A starter checklist you can adopt this week

These are tool-agnostic. None of them require buying software; they work on paper or in a spreadsheet for a six-month proof before you evaluate platforms.

  1. Every lot gets a unique identifier at creation, with date and plant line in it. No exceptions, no "we'll add it later."
  2. Every work event references its source lot by that identifier. Genealogy emerges automatically from the chain.
  3. Every event records all nine fields — date, operator, operation time, stage, medium (recipe + batch), container type, containers in and out, plants per container, and a photo.
  4. Contamination gets its own short form: what was lost, where, when, by whom. Not a blank line in a notebook.
  5. Pick one place — one folder, one spreadsheet, one database — and commit to it for 90 days before considering a different tool.
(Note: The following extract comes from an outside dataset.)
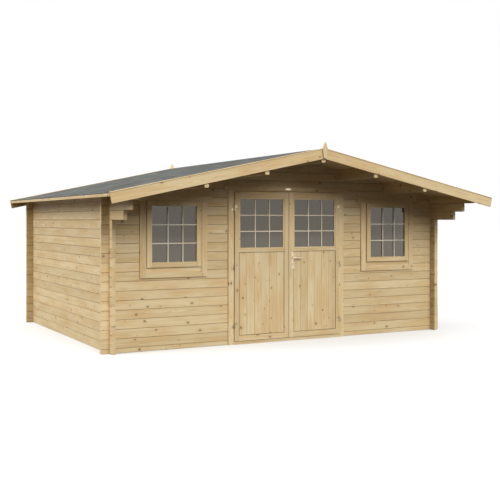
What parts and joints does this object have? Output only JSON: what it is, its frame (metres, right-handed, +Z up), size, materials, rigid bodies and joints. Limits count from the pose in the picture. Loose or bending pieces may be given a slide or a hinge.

Run those five practices for six months and the October phone call gets a real answer instead of a stall. Maybe it's "Yes — those March lots all grew on MS-3 batch #214, and we saw a pattern with three other lots that week. We switched batches; everything since has rooted normally." Maybe it's "No — those lots looked identical to the February ones at every checkpoint, same medium batch, same techs, same source accessions. Something changed on your end." Either answer is honest, and either answer ends the conversation. The one you can't afford is "we don't know." Avoiding it doesn't require any particular software — it requires that the nine event fields and three entity fields were both captured, on every record, in one place you can actually search.